Not to be confused with the intel map.
How Scoring Works
Every five hours, a checkpoint occurs, and the MU totals are recorded at that moment. Only control fields standing at the time the checkpoint occurs count towards the score. A septicycle consists of 35 checkpoints; the scores for the septicycle is the average of the checkpoint scores within that septicycle.
Global Score Screen
On the main intel screen, a bar chart displays the current global score for this septicycle. This is a running average of the scores at each checkpoint in the cycle. (The scores shown on the intel map are different: they’re the total MU held by each faction at the moment the intel map page was loaded.)
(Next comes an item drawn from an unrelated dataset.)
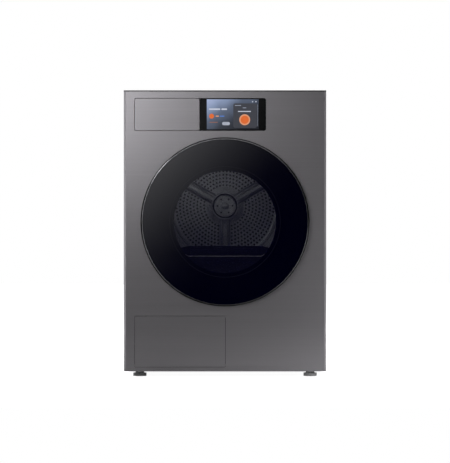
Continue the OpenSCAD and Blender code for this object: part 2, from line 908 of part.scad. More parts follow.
// The drawer's section: square at the top, cut away below by the drum's curve
module tank_section(left, right, low, high, curve_r) {
    difference() {
        translate([left, low]) square([right - left, high - low]);
        translate([0, drum_z]) circle(curve_r);
    }
}

module tank_housing() {
    left = recess_left - 3;
    right = fascia_right + 3.5;
    low = recess_low - 3;
    high = recess_top + 3;
    curve_front = front_y + 34;
    color("#cfcdc8") difference() {
        union() {
            along_y(curve_front, tank_back + 8) tank_section(left, right, low, high, tray_r);
            along_y(front_y + 14, curve_front)
                translate([left, low]) square([fascia_right + 1 - left, high - low]);
        }
        along_y(curve_front - 3, tank_back + 5.5)
            tank_section(left + 2, right - 2, low + 2, high - 2, tray_r + tray_t);
        along_y(front_y + 13, curve_front - 2)
            translate([left + 2, low + 2]) square([fascia_right - 1 - left - 2, high - low - 4]);
    }
}

module water_tank() {
    left = recess_left + 3;
    right = fascia_right - 3;
    low = recess_low + 3;
    high = recess_top - 3;
    wall = 2;
    curve_front = front_y + 28.5;
    color("#dfe3e6") difference() {
        union() {
            along_y(front_y + 10, curve_front) tank_section(left, right, low, high, 1);
            along_y(curve_front, tank_back) tank_section(left, right, low, high, tank_under_r);
        }
        along_y(front_y + 10 + wall, curve_front - wall)
            tank_section(left + wall, right - wall, low + wall, high - wall, 1);
        along_y(curve_front - wall - 1, tank_back - wall)
            tank_section(left + wall, right - wall, low + wall, high - wall, tank_under_r + wall);
        slab([left + 26, left + 54], [tank_back - 74, tank_back - 46], [high - wall - 1, high + 1]);
    }
}

module tank_fascia() {
    color("#75727b") difference() {
        along_y(front_y, front_y + 10) round_rect(recess_left + reveal, fascia_right - reveal / 2,
            recess_low + reveal, recess_top - reveal, 5);
        slab([recess_left + 6, fascia_right - 6], [front_y + 3, front_y + 8],
            [recess_low + 6, recess_top - 6]);
    }
}

// Push-push latches behind the drawer and behind the flap's free edge
module push_latches() {
    color("#e8e6e0") {
        slab([recess_left + 20, recess_left + 44], [tank_back + latch_travel + 0.2, tank_back + 5.5],
            [recess_top - 30, recess_top - 12]);
        slab([flap_left + flap_w / 2 - 9, flap_left + flap_w / 2 + 9],
            [front_y + flap_t + 0.5, inner_y + 0.5],
            [flap_low + flap_h - 8, flap_low + flap_h + 6]);
    }
}

module lint_filter() {
    body = [pocket_front + 3, pocket_back - 3];
    wall = 2;
    color("#161618") difference() {
        union() {
            slab([-filter_half, filter_half], body, [pocket_low + 12, lip_z]);
            translate([-filter_half, 0, 0]) rotate([90, 0, 90]) linear_extrude(2 * filter_half)
                polygon([
                    [pocket_front + 0.5, lip_z - 6], [pocket_back - 0.5, lip_z - 6],
                    [pocket_back - 0.5, filter_rear_z], [pocket_front + 0.5, lip_z + 2]
                ]);
        }
        slab([-filter_half + 8, filter_half - 8], [body[0] + wall, body[1] - wall],
            [pocket_low + 14, lip_z - 12]);
        for (x = [-90:15:82])
            slab([x, x + 8], [body[0] - 1, body[1] + 1], [pocket_low + 24, lip_z - 20]);
    }
}

module service_flap() {
    left = flap_left + flap_gap;
    right = flap_left + flap_w - flap_gap;
    low = flap_low + flap_gap;
    high = flap_low + flap_h - flap_gap;
    wall = 3;
    color("#64626a") difference() {
        slab([left, right], [front_y, front_y + flap_t], [low, high]);
        slab([left + wall, right - wall], [front_y + wall, front_y + flap_t + 1],
            [low + 12, high - wall]);
        bar_x(left - 1, left + 14, flap_axis_y, flap_axis_z, 2 + fit);
        bar_x(right - 14, right + 1, flap_axis_y, flap_axis_z, 2 + fit);
    }
}

// ---------------------------------------------------------------- assembly

front_panel();
side_panel(-1);  // side_panel_left
side_panel(1);  // side_panel_right
top_cover();
rear_panel();
rear_duct_cover();
base_pan();
door_surround();
front_bulkhead();
drum_seals();
rear_bulkhead();
rear_bearing();
display_bezel();
display_screen();
tank_housing();
push_latches();
door_catch();
door_hinge_bracket();
drum_belt();
motor();
compressor();
refrigerant_pipes();
evaporator();
condenser();
hx_duct();
hx_cover();
blower_housing();
condensate_pump();
moisture_sensor();
cable_gland();
drain_spigot();
rear_screws();
door_glass();
door_ring();
door_frame();
door_liner();
door_window();
door_seal();
door_hinge_leaf();
drum_shell();
drum_back();
drum_lifters();
drum_shaft();
hub_cap();
motor_shaft();
blower_wheel();
idler_arm();
idler_pulley();
roller(-1);  // roller_left
roller(1);  // roller_right
tank_fascia();
water_tank();
lint_filter();
service_flap();
hx_latch(latch_x[0]);  // hx_latch_left
hx_latch(latch_x[1]);  // hx_latch_right
foot(-foot_x, foot_front_y);  // foot_front_left
foot(foot_x, foot_front_y);  // foot_front_right
foot(-foot_x, foot_back_y);  // foot_rear_left
foot(foot_x, foot_back_y);  // foot_rear_right
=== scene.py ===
import json
import math

import bmesh
import bpy
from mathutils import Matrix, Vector

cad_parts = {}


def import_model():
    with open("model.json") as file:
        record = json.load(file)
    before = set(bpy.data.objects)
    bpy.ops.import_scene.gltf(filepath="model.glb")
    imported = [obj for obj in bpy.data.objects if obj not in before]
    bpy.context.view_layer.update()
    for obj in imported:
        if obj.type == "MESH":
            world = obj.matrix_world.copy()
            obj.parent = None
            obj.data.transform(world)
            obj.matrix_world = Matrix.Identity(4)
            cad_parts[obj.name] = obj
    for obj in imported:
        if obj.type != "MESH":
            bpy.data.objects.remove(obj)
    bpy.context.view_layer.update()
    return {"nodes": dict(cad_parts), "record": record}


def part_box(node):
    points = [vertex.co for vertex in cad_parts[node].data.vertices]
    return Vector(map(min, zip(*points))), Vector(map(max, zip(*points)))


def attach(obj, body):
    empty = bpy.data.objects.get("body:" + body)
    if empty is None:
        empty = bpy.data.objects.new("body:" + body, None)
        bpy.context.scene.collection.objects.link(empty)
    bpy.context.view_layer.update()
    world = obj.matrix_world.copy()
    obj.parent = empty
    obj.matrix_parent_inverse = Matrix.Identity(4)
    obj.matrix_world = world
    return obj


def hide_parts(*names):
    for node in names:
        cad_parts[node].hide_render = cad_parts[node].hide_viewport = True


# A freestanding clothes dryer. Metres, +Z up, front towards -Y.
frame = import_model()
nodes = frame["nodes"]

MM = 0.001
TAU = 2 * math.pi


# ------------------------------------------------------------------ places taken from the frame

def middle(node):
    low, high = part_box(node)
    return (low + high) / 2


front_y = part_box("front_panel")[0].y
cover_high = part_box("top_cover")[1]
plate_low, plate_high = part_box("drum_back")
shell_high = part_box("drum_shell")[1]
screen_low, screen_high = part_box("display_screen")
filter_low, filter_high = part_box("lint_filter")

bowl_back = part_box("door_liner")[1].y
door_z = middle("door_glass").z
drum_z = middle("drum_shell").z


# ------------------------------------------------------------------ node helpers

class Shader:
    """A material with one Principled shader, and short calls that add nodes to it."""

    def __init__(self, name, colour, roughness=0.5, metallic=0.0, **sockets):
        self.material = bpy.data.materials.new(name)
        self.material.use_nodes = True
        self.tree = self.material.node_tree
        self.bsdf = self.tree.nodes["Principled BSDF"]
        self.put("Base Color", (*colour, 1.0))
        self.put("Roughness", roughness)
        self.put("Metallic", metallic)
        for socket, value in sockets.items():
            self.put(socket.replace("_", " "), value)
        self.material.diffuse_color = (*colour, 1.0)
        self.place = self.node("ShaderNodeTexCoord").outputs["Object"]

    def put(self, socket, value):
        self.bsdf.inputs[socket].default_value = value

    def node(self, kind, **settings):
        made = self.tree.nodes.new(kind)
        for key, value in settings.items():
            setattr(made, key, value)
        return made

    def join(self, source, target):
        self.tree.links.new(source, target)

    def stretched(self, scale):
        mapping = self.node("ShaderNodeMapping")
        mapping.inputs["Scale"].default_value = scale
        self.join(self.place, mapping.inputs["Vector"])
        return mapping.outputs["Vector"]

    def noise(self, scale, detail=3.0, vector=None, roughness=0.55):
        made = self.node("ShaderNodeTexNoise")
        made.inputs["Scale"].default_value = scale
        made.inputs["Detail"].default_value = detail
        made.inputs["Roughness"].default_value = roughness
        self.join(vector or self.place, made.inputs["Vector"])
        return made.outputs["Fac"]

    def math(self, operation, first, second=0.0):
        made = self.node("ShaderNodeMath", operation=operation)
        for k, value in enumerate((first, second)):
            if isinstance(value, (int, float)):
                made.inputs[k].default_value = value
            else:
                self.join(value, made.inputs[k])
        return made.outputs[0]

    def spread(self, source, low, high, start=0.0, end=1.0):
        """source, from start to end, becomes low to high."""
        made = self.node("ShaderNodeMapRange")
        for key, value in (("From Min", start), ("From Max", end), ("To Min", low), ("To Max", high)):
            made.inputs[key].default_value = value
        self.join(source, made.inputs["Value"])
        return made.outputs["Result"]

    def ramp(self, source, stops):
        made = self.node("ShaderNodeValToRGB")
        elements = made.color_ramp.elements
        while len(elements) < len(stops):
            elements.new(0.5)
        for element, (where, colour) in zip(elements, stops):
            element.position = where
            element.color = (*colour, 1.0)
        self.join(source, made.inputs["Fac"])
        return made.outputs["Color"]

    def mix(self, factor, first, second):
        made = self.node("ShaderNodeMix", data_type="RGBA")
        self.join(factor, made.inputs[0])
        for k, value in ((6, first), (7, second)):
            if isinstance(value, tuple):
                made.inputs[k].default_value = (*value, 1.0)
            else:
                self.join(value, made.inputs[k])
        return made.outputs[2]

    def axes(self):
        made = self.node("ShaderNodeSeparateXYZ")
        self.join(self.place, made.inputs[0])
        return made.outputs

    def radius(self, x, z):
        """Distance from an axis along Y."""
        parts = self.axes()
        across = self.math("POWER", self.math("SUBTRACT", parts[0], x), 2.0)
        up = self.math("POWER", self.math("SUBTRACT", parts[2], z), 2.0)
        return self.math("SQRT", self.math("ADD", across, up))

    def bump(self, height, distance, strength=1.0):
        made = self.node("ShaderNodeBump")
        made.inputs["Distance"].default_value = distance
        made.inputs["Strength"].default_value = strength
        self.join(height, made.inputs["Height"])
        if self.bsdf.inputs["Normal"].is_linked:
            self.join(self.bsdf.inputs["Normal"].links[0].from_socket, made.inputs["Normal"])
        self.join(made.outputs["Normal"], self.bsdf.inputs["Normal"])

    def vary(self, colour, amount, scale, detail=3.0, vector=None):
        """The base colour drifts lighter and darker by amount."""
        dark = tuple(c * (1 - amount) for c in colour)
        light = tuple(min(1.0, c * (1 + amount)) for c in colour)
        shade = self.ramp(self.noise(scale, detail, vector), [(0.3, dark), (0.7, light)])
        self.join(shade, self.bsdf.inputs["Base Color"])

    def rough(self, low, high, scale, detail=3.0, vector=None):
        result = self.spread(self.noise(scale, detail, vector), low, high, 0.3, 0.7)
        self.join(result, self.bsdf.inputs["Roughness"])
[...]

Below that is a trend chart of the current septicycle. Each tick mark across the X-axis represents a checkpoint; the Y-axis is MU. Each dot on the chart represents a faction’s score at a checkpoint. The yellow circles mark the most recent checkpoint score for each faction. The green and blue horizontal lines are the average score for the cycle for each faction; they correspond to the values shown in the bar chart.
At the bottom you can see the time remaining until the next checkpoint and the end of the current septicycle, and a history button that allows you to view the scores for previous septicycles.
The world is divided into six major zones by projecting the globe onto the faces of a cube. Each of these zones is assigned a two-character code:
- North zone (NR)
- American zone (AM)
- African zone (AF)
- Asian zone (AS)
- Pacific zone (PA)
- South zone (ST)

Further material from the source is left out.